Another important part related devops is to have a good “Captain’s Log“, meaning that our logs should follow some rules: they should be minimal when everything is fine and verbose when something went wrong, and they should “let others figure out what is happening“, and not only the developer.
A log message should contain: a timestamp for humans and machines (you should understand when something happened even if you are in another country with another timing), a unique distributed correlation id to track which components processed it, the cause, the whole cause, nothing more than the cause and an answer to the three questions we have to answer when an incident occurs.
He then spent a bit of time in speaking about the benefits and pros of having automated deployment and to have automated steps for the deployment process (the two things are slightly different, because the process could involve other steps that not deploying the code, like for example generating docs like latest changelist or having human approvals).

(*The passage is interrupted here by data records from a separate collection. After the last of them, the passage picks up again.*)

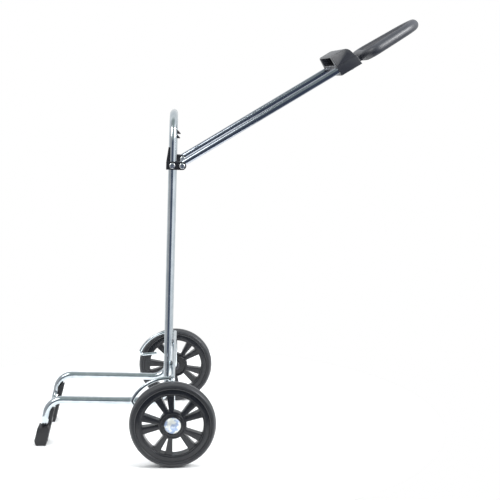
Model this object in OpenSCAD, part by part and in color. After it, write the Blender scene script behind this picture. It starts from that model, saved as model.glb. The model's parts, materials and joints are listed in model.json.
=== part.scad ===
// Folding trolley frame: two-wheeled platform cart with a folding handle.
// Millimetres, +Z up, -X is the platform (front) side, origin on the ground
// at the middle of the object's footprint box.

/* [Frame] */
// Outer diameter of the frame and platform tube
frame_tube_d = 14; // [12:0.5:16]
// Wall of the lower tube, which carries the load
lower_wall = 2.4; // [1.6:0.1:2.6]
// Wall of the upper tube
upper_wall = 1.5; // [1:0.1:2]
// Half distance between the two side tubes
half_span = 88; // [80:1:100]
// Backward lean of the whole L-shaped frame, degrees
lean = 1.6; // [0:0.1:4]
// Height of the platform tubes above the ground
platform_h = 82.7; // [78:0.5:90]
// Height of the seam between lower and upper tube
seam_h = 200; // [190:1:230]
// Height of the top of the inverted U, on the tube's centreline
top_h = 618; // [600:1:640]
// Forward reach of the platform, at the corner of the side tubes
platform_reach = 234.4; // [220:1:250]

/* [Wheels] */
// Wheel diameter
wheel_d = 155; // [150:1:160]
// Distance between the two wheels' middle planes
track = 420; // [410:1:440]
// Diameter of the cranked axle rod
axle_d = 8; // [7:0.5:9]
// Width of the tyre
tyre_w = 27; // [24:1:30]
// Diameter of the wheel guard wire
guard_d = 6; // [5:0.5:6.5]

/* [Handle] */
// Angle of the handle above the horizontal as drawn
arm_angle = 31; // [20:1:45]
// Outer diameter of the handle tubes
handle_tube_d = 12; // [11:0.5:13]
// Height of the pivot above the ground, along the frame
pivot_h = 527; // [500:1:535]
// Distance of the pivot behind the frame tube's centreline
pivot_back = 18; // [17.5:0.5:20]
// Diameter of the grip ring's section
grip_d = 20; // [18:1:22]
// Distance from the pivot to the far end of the grip ring's centreline
grip_reach = 505; // [490:1:510]

/* [Hidden] */
$fn = 64;

zinc = "lightsteelblue";
black = "#2a2b2e";
gap = 0.05;                                  // fit clearance within one body
tube_r = frame_tube_d / 2;
axle_r = axle_d / 2;
guard_r = guard_d / 2;
wheel_r = wheel_d / 2;

// frame tubes, in the frame's own upright coordinates
beam_h = 155;                                // height of the axle beam behind the tubes
post_x = -beam_h * sin(lean) - tube_r - axle_r;
platform_bend = 32;                          // bend between post and platform
nose_bend = 30;                              // bend at the front of the platform
nose_drop = 10.6;                            // nose tubes, degrees from vertical
nose_h = 30.2;                               // centre height of the front cross tube
corner_bend = 22;                            // bend into the front cross tube
top_bend = 52;
nose_x = -platform_reach - (platform_h - nose_h) * tan(nose_drop);
spigot_len = 24;
spigot_r = tube_r - lower_wall - gap;

// cranked axle
leg_y = 186;
beam_bend = 10;
stub_bend = 8;
stub_out = 9.5;                              // stub end beyond the wheel's middle plane

// wheel stations, measured outwards from the wheel's middle plane
hub_in = -13.5;
hub_face = 6;
hub_r = 23;
bush_flange = 1.5;
run = 0.3;                                   // free play between bodies
rim_r = 66.3;
bead_r = 65;
web_r = 57;
rim_w = 24;
web_w = 18;
window_in = 25;
window_out = 54.5;
spoke_pairs = 5;
pair_half = 19.4;                            // half angle covered by a pair of spokes
cap_r = 15;

// fold joint
eye_r = 7;
tube_lift = 3;                               // handle tube above the pivot, square to the arm
cheek_in = 7.35;
cheek_out = 10.5;
bracket_half = 7.5;
bracket_front = 11;
bolt_r = 3;
head_r = 5.3;
head_t = 2.2;
handle_r = handle_tube_d / 2;

// handle head, in arm coordinates: X along the arm from the pivot, Z square to it
head_s0 = 331;
head_s1 = 374;
head_bottom = -8.2;
head_split = 10;
head_top = 31;
head_half = 99;
sleeve_in = 78;
wall = 2;
slot_s = 362;
slot_low = 12.5;
slot_high = 28.5;
grip_r = grip_d / 2;
grip_wall = 2;
grip_n = -1;                                 // height of the ring's plane over the pivot
ring_s0 = 394;                               // centre of the ring's base bar
ring_half = 80;                              // half width at the base bar
ring_corner = 17;
ring_side = 24;                              // how much the sides close in, degrees

// footprint box and the shift that centres it
pivot_x = post_x * cos(lean) + pivot_back * cos(lean) + pivot_h * sin(lean);
pivot_z = pivot_h * cos(lean) - (post_x + pivot_back) * sin(lean);
foot_front = -261;
tip_x = pivot_x + grip_reach * cos(arm_angle) - grip_n * sin(arm_angle) + grip_r;
centre_x = (foot_front + tip_x) / 2;

// ---------- helpers ----------

function unit(v) = v / norm(v);

// Puts the children's X, Y and Z axes along a, b and c, at point p.
module axes_to(p, a, b, c) {
    multmatrix([
        [a.x, b.x, c.x, p.x],
        [a.y, b.y, c.y, p.y],
        [a.z, b.z, c.z, p.z],
        [0, 0, 0, 1]]) children();
}

function turn_between(a, b, c) = acos(unit(b - a) * unit(c - b));
function turn(p, i) = turn_between(p[i - 1], p[i], p[i + 1]);
function tangent(p, i, bends) =
    (i == 0 || i == len(p) - 1) ? 0 : bends[i - 1] * tan(turn(p, i) / 2);

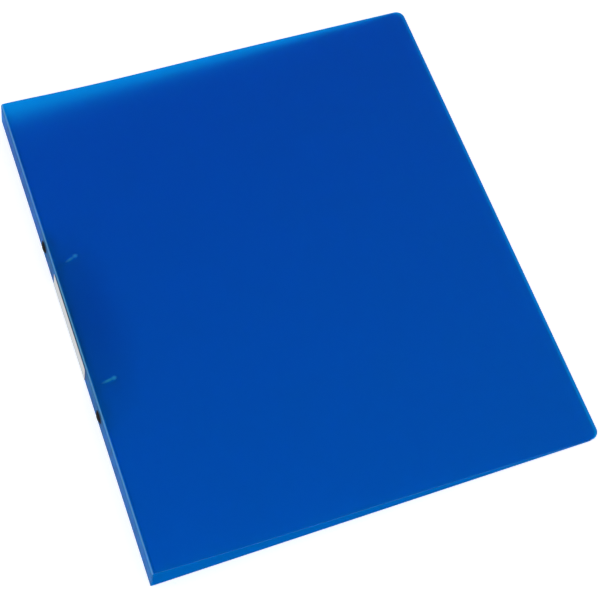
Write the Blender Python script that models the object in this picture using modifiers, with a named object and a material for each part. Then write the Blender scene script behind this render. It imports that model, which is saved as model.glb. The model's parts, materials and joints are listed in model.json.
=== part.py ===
"""Two-ring A4 binder: a folded polypropylene cover with a small riveted ring mechanism.

Metres, +Z up. The closed binder lies on its back cover. +Y runs along the spine, +X from the
spine to the fore-edge. The origin is the centre of the bounding box, at its base. The spine leans
in a little towards the front cover, and everything fixed to it is placed along it.
"""
import math

import bmesh
import bpy
from mathutils import Matrix, Vector

MM = 0.001

# Cover: one creased sheet
COVER_HEIGHT = 315 * MM
COVER_WIDTH = 265 * MM
SHEET = 0.8 * MM
CLOSED_HEIGHT = 19.5 * MM
SPINE_LEAN = 2.2 * MM
CORNER_RADIUS = 5.2 * MM
CREASE = 1.6 * MM
CREASE_THICKNESS = 0.5 * MM
CORNER_STEPS = 10
GAP = 0.3 * MM
FORE_EDGE_GAP = 0.3 * MM

# Ring mechanism, at a height along the leaning spine
MECHANISM_HEIGHT = 10.3 * MM
RING_PITCH = 80 * MM
RIVET_PITCH = 115 * MM
CASE_LENGTH = 130 * MM
CASE_HALF_WIDTH = 5.3 * MM
CASE_SHEET = 0.6 * MM
CASE_WALL_TOP = 2.6 * MM
CASE_CROWN = 4.6 * MM
LIP_INNER = 4.4 * MM
SLOT_SIDES = (1.5 * MM, 4.9 * MM)
SLOT_DEPTHS = (2.2 * MM, 7 * MM)
SLOT_CLEARANCE = 0.45 * MM
BLADE_LENGTH = 124 * MM
BLADE_THICKNESS = 0.7 * MM
BLADE_PIVOT_SIDE = 4.7 * MM
BLADE_PIVOT_DEPTH = 1.7 * MM
BLADE_INNER_SIDE = 0.2 * MM
BLADE_TILT = math.radians(4.25)
NOTCH_CLEARANCE = 0.5 * MM

RING_RADIUS = 6.1 * MM
RING_CENTRE_DEPTH = 9.6 * MM
WIRE_RADIUS = 1.1 * MM
TENON_RADIUS = 0.65 * MM
TENON_FROM_PIVOT = 1.9 * MM
RING_JOIN_ANGLE = math.radians(50)
LEG_LENGTH = 1.7 * MM
STAKE_RADIUS = 1 * MM
STAKE_THICKNESS = 0.25 * MM
STAKE_GAP = 0.2 * MM

RIVET_HEAD_RADIUS = 4.1 * MM
RIVET_HEAD_HEIGHT = 1.25 * MM
RIVET_HEAD_GAP = 0.15 * MM
RIVET_SHANK_RADIUS = 1.25 * MM
RIVET_HOLE_RADIUS = 1.6 * MM
RIVET_FLANGE_RADIUS = 2.2 * MM
RIVET_FLANGE = 0.6 * MM
RIVET_FLANGE_TAPER = 0.3 * MM
RIVET_BORE_RADIUS = 0.8 * MM
RIVET_BORE_DEPTH = 1.5 * MM
SPACER_RADIUS = 2.1 * MM

LABEL_LENGTH = 65 * MM
LABEL_WIDTH = 14 * MM
LABEL_THICKNESS = 0.2 * MM
LABEL_GAP = 0.1 * MM
LABEL_LOW = 1.9 * MM
LABEL_CENTRE_Y = 3 * MM
LABEL_CORNER_RADIUS = 0.8 * MM

# Closed pose, worked out from the sizes above
HALF_HEIGHT = COVER_HEIGHT / 2
FORE_EDGE_Z = SHEET + FORE_EDGE_GAP + SHEET / 2
FRONT_FOLD_Z = CLOSED_HEIGHT - SHEET / 2
FRONT_SLOPE = math.asin((FRONT_FOLD_Z - FORE_EDGE_Z) / COVER_WIDTH)
SPINE_ANGLE = math.atan2(SPINE_LEAN, FRONT_FOLD_Z - SHEET / 2)
SPINE_WIDTH = math.hypot(SPINE_LEAN, FRONT_FOLD_Z - SHEET / 2)
FORE_EDGE_REACH = (SPINE_LEAN + COVER_WIDTH * math.cos(FRONT_SLOPE)
                   + SHEET / 2 * math.sin(FRONT_SLOPE))
HEAD_SPHERE = (RIVET_HEAD_RADIUS ** 2 + RIVET_HEAD_HEIGHT ** 2) / (2 * RIVET_HEAD_HEIGHT)
HEAD_CENTRE = HEAD_SPHERE - SHEET / 2 - RIVET_HEAD_GAP - RIVET_HEAD_HEIGHT
RIVET_REACH = (HEAD_SPHERE - HEAD_CENTRE * math.cos(SPINE_ANGLE)
               - MECHANISM_HEIGHT * math.sin(SPINE_ANGLE))
BACK_FOLD = Vector(((RIVET_REACH - FORE_EDGE_REACH) / 2, 0, SHEET / 2))
FRONT_FOLD = Vector((BACK_FOLD.x + SPINE_LEAN, 0, FRONT_FOLD_Z))

# Along the leaning spine, from the back fold: X goes in from the sheet's middle and Z goes up it
INNER_FACE = SHEET / 2

COLORS = {
    "blue_sheet": ((0.01, 0.09, 0.42, 1), 0.35, 0.0),
    "blue_crease": ((0.02, 0.16, 0.55, 1), 0.35, 0.0),
    "white_card": ((0.80, 0.81, 0.80, 1), 0.8, 0.0),
    "nickel_steel": ((0.62, 0.63, 0.64, 1), 0.25, 1.0),
    "zinc_steel": ((0.50, 0.51, 0.53, 1), 0.35, 1.0),
    "dark_lacquer": ((0.015, 0.015, 0.018, 1), 0.3, 0.6),
}


def clear_scene():
    """Remove every object, so that the script can be run again."""
    for obj in list(bpy.data.objects):
        bpy.data.objects.remove(obj, do_unlink=True)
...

He spoke also about two important aspects: active monitoring and alarms (and the pattern to having healthchecks not involving ELBs – for example using UDP messages/hearthbeats, they can carry 1500 bytes that are lot of information and he displayed an example of a good packet which had a name, the app it belongs to and the ones that requires its app, the address, the hearthbeat interval and the interval before being considered unhealthy, some configurations like the revision, who deployed it and when, the status of the instance and references like the url to check the status and to check the config) and what User Experience is.
He then finished with a discussion on the roles of devs and ops and what they should achieve. Meaning that ops should also train devs to be a bit more devops in first place.